Cancer Moonshot Should Make Clinical Trials a Priority

Publication
Article
CURESummer 2016
Volume 15
Issue 3

There are many promising and important points in Vice President Biden's Cancer Moonshot, but Len Lichtenfeld believes that prioritizing clinical trials is one of the more vital ones.

Vice President Joe Biden is spearheading a Cancer Moonshot program designed to help us move more quickly toward better treatments and cures. What do you consider to be among the most important goals of this effort?

We are rapidly moving into a brave new world of cancer care. Vice President Biden, through the recent Moonshot summits that were held in hundreds of locations around the country, urged us to break down the barriers and move forward with all deliberate speed to bring new discoveries to the care of our patients, cutting the typical time of research initiatives in half.

An important component of that effort must be a more robust and effective way to get patients with cancer into clinical trials. Unfortunately, for 95 percent or so of cancer patients, that just doesn’t happen. The reasons are many: Trials are in centers too far from home, patients may not meet the criteria for participation, they may be suspicious of the motivations for the trial, health professionals don’t discuss the options.

Whatever the reasons, we have to find a better way. The reality is that, as we become more knowledgeable about cancer as a disease, we find many more targets that could be the basis for new drugs.
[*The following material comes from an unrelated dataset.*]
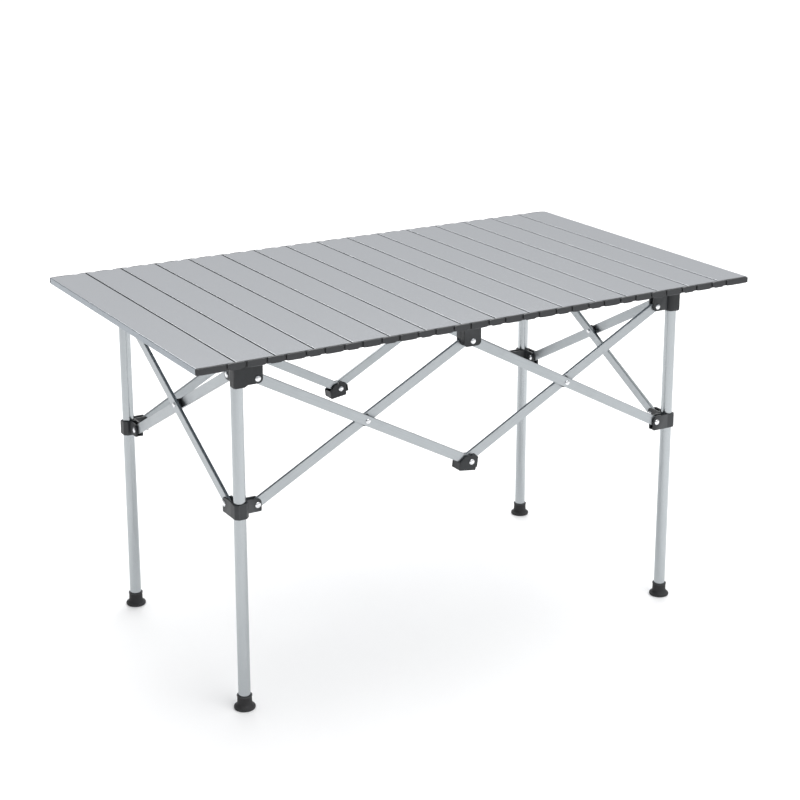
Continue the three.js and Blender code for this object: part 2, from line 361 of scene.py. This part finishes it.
def drawn_metal(name, dark, light, smooth, rough, along, grain=1.0):
    """Extruded or drawn aluminium: fine lines along one axis, soft cloudiness, faint handling marks."""
    stretch_along = 0.012
    cloud_share = 0.35
    mark_share = 0.4
    mark_roughness = rough * 1.25
    line_depth = 0.02 * MM * grain
    paint = Paint(name, light, 1.0, rough)
    stretch = [1.0, 1.0, 1.0]
    stretch["XYZ".index(along)] = stretch_along
    lines = paint.noise(2600, stretch, detail=4, rough=0.65)
    clouds = paint.noise(11, detail=4)
    marks = paint.noise(70, detail=6, rough=0.7)
    tone = paint.ramp(lines, dark, light)
    paint.color(paint.mix(paint.ramp(clouds, 0.0, cloud_share, start=0.35, end=0.7), tone, light))
    shine = paint.ramp(lines, smooth, rough, start=0.25, end=0.75)
    smudge = paint.ramp(marks, 0.0, mark_share, start=0.5, end=0.75)
    paint.roughness(paint.mix(smudge, shine, (mark_roughness, mark_roughness, mark_roughness)))
    paint.bump(lines, line_depth, strength=0.35)
    return paint.material


def black_plastic(name, dark, light, smooth, rough, grain_mm):
    """Moulded black plastic: a fine grain, slow colour drift and paler worn edges."""
    worn = (0.11, 0.115, 0.12)
    grain_depth = 0.05 * MM
    paint = Paint(name, dark, 0.0, rough)
    grain = paint.noise(0.55 / (grain_mm * MM), detail=2)
    drift = paint.noise(45, detail=3)
    base = paint.ramp(drift, dark, light)
    wear = paint.ramp(paint.edges(), 0.0, 0.5, start=0.53, end=0.62)
    paint.color(paint.mix(wear, base, worn))
    paint.roughness(paint.ramp(grain, smooth, rough))
    paint.bump(grain, grain_depth, strength=0.45)
    return paint.material


def bright_rivet():
    """Plated steel: short scratches and duller patches."""
    bright = (0.9, 0.91, 0.92)
    dull = (0.66, 0.67, 0.69)
    unpatterned = (0.86, 0.87, 0.88)
    scratch_depth = 0.02 * MM
    paint = Paint("rivet_bright", unpatterned, 1.0, 0.2)
    scratches = paint.noise(900, (1, 1, 0.2), detail=5, rough=0.7)
    patches = paint.noise(160, detail=3)
    paint.color(paint.ramp(patches, dull, bright, start=0.3, end=0.6))
    paint.roughness(paint.ramp(scratches, 0.12, 0.32))
    paint.bump(scratches, scratch_depth, strength=0.3)
    return paint.material


# Name, darker and lighter tone, least and greatest roughness, and the grain.
SLAT_METAL = drawn_metal("slat_polished", (0.74, 0.76, 0.785), (0.77, 0.79, 0.815), 0.06, 0.09, "Y", 0.08)
# Under the top and on the free side: a rougher mill surface, and partly painted shade, far darker than the
# top for the shadow under the table.
SLAT_MILL_AND_SHADE = drawn_metal("slat_mill_and_painted_shade", (0.26, 0.29, 0.32), (0.34, 0.37, 0.40), 0.26, 0.4, "Y")
# Side walls at the seams: painted shade, a near-black copy of the slat metal for the shadow in the gaps.
SLAT_SEAM_SHADE = drawn_metal("slat_seam_painted_shade", (0.10, 0.11, 0.12), (0.15, 0.16, 0.17), 0.35, 0.5, "Y")
LEG_METAL = drawn_metal("leg_satin", (0.38, 0.405, 0.42), (0.46, 0.485, 0.50), 0.18, 0.28, "Z")
BAR_METAL = drawn_metal("bar_satin", (0.36, 0.385, 0.40), (0.45, 0.475, 0.49), 0.3, 0.44, "X")
# Narrow faces of the bars: a painted dark reflection, partly the cut edge's own darker tone.
BAR_EDGE_REFLECTION = drawn_metal("bar_edge_painted_reflection", (0.25, 0.27, 0.28), (0.34, 0.36, 0.37), 0.22, 0.34, "X")
CAP_PLASTIC = black_plastic("cap_plastic", (0.013, 0.014, 0.016), (0.022, 0.024, 0.027), 0.34, 0.5, 0.35)
# The recess between a cap and a link: painted shade, a blacker copy of the cap plastic.
CAP_RECESS_SHADE = black_plastic("cap_recess_painted_shade", (0.004, 0.004, 0.005), (0.007, 0.007, 0.008), 0.6, 0.75, 0.35)
BRACKET_PLASTIC = black_plastic("bracket_plastic", (0.006, 0.008, 0.01), (0.012, 0.015, 0.018),
                                0.4, 0.56, 0.4)
FOOT_RUBBER = black_plastic("foot_rubber", (0.012, 0.012, 0.013), (0.022, 0.022, 0.024), 0.55, 0.75, 0.5)
RIVET_METAL = bright_rivet()


# ---- the top ----
def slat_section():
    """An open channel with a middle rib and small lips, all one outline."""
    half = SLAT_WIDTH / 2
    top = 1.4 * MM
    wall = 1.6 * MM
    lip = 4 * MM
    rib = 1.5 * MM
    low = -SLAT_THICKNESS
    lip_high = low + 1.2 * MM
    rib_low = low + 1 * MM
    points = [
        (-half, low), (-half, 0), (half, 0), (half, low),
        (half - lip, low), (half - lip, lip_high), (half - wall, lip_high), (half - wall, -top),
        (rib, -top), (rib, rib_low), (-rib, rib_low), (-rib, -top),
        (-half + wall, -top), (-half + wall, lip_high), (-half + lip, lip_high), (-half + lip, low),
    ]
    edge = 1 * MM
    small = 0.3 * MM
    radii = [small, edge, edge, small] + [small] * 12
    return rounded(points, radii, steps=5)


def slat_mesh(name, free_side):
    """A slat: polished on top; below and on its free side (-1, 0 or 1) a rougher, much darker metal, partly
    painted shade; painted shade on the side walls at the seams.
    """
    # plain is a rougher metal painted darker as painted shade under the top; dark is painted shade at the
    # seams.
    polished, plain, dark = range(3)
    seam = SLAT_WIDTH / 2 - 1.1 * MM
    near_top = -1 * MM

    def finish_and_painted_shade(face):
        if face.normal.z > 0.9 and face.center.z > near_top:
            return polished
        if abs(face.center.x) < seam or face.center.x * free_side > seam:
            return plain
        return dark

    length = SLAT_LENGTH - 2 * CAP_DEPTH
    mesh = to_mesh(name, [plate(slat_section(), -length / 2, length / 2, bevel=0)], crease=50)
    paint_faces(mesh, (SLAT_METAL, SLAT_MILL_AND_SHADE, SLAT_SEAM_SHADE), finish_and_painted_shade)
    return mesh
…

But each time we “slice and dice” the numbers of patients with a particular cancer who have a specific abnormality in their cancer cells, we have fewer patients who may be eligible for a specific new cancer treatment.

That means we will have to bring the trials to the patients, if we are to make the progress all of us desire. That’s no easy task, since it will require many parts of the “system” that don’t work together very well today to work together much better in the future.

There are no easy answers about how to do this.

Patients and families have to be more active in pursuing clinical trials. Health professionals have to be more willing to discuss clinical trials with their patients, and to help them get enrolled in those trials when they are available. Regulators and researchers have to figure out how to collect the information they need to get patients into trials more quickly with fewer barriers. That will involve finding patients more readily with the help of electronic health records and software meant to advance the application of precision medicine; effecting wider distribution of information about trials that are enrolling; and analyzing how drugs work once they clear clinical trials and are put to use in real-world populations.

All of that is a tall order, but it is, indeed, a moonshot worthy of undertaking. Mr. Biden has issued the challenge, and it’s up to all of us to make it happen. If we do, then we may well be able to cross the chasm of getting new treatments to cancer patients more quickly. And if we don’t, we will have only ourselves to blame.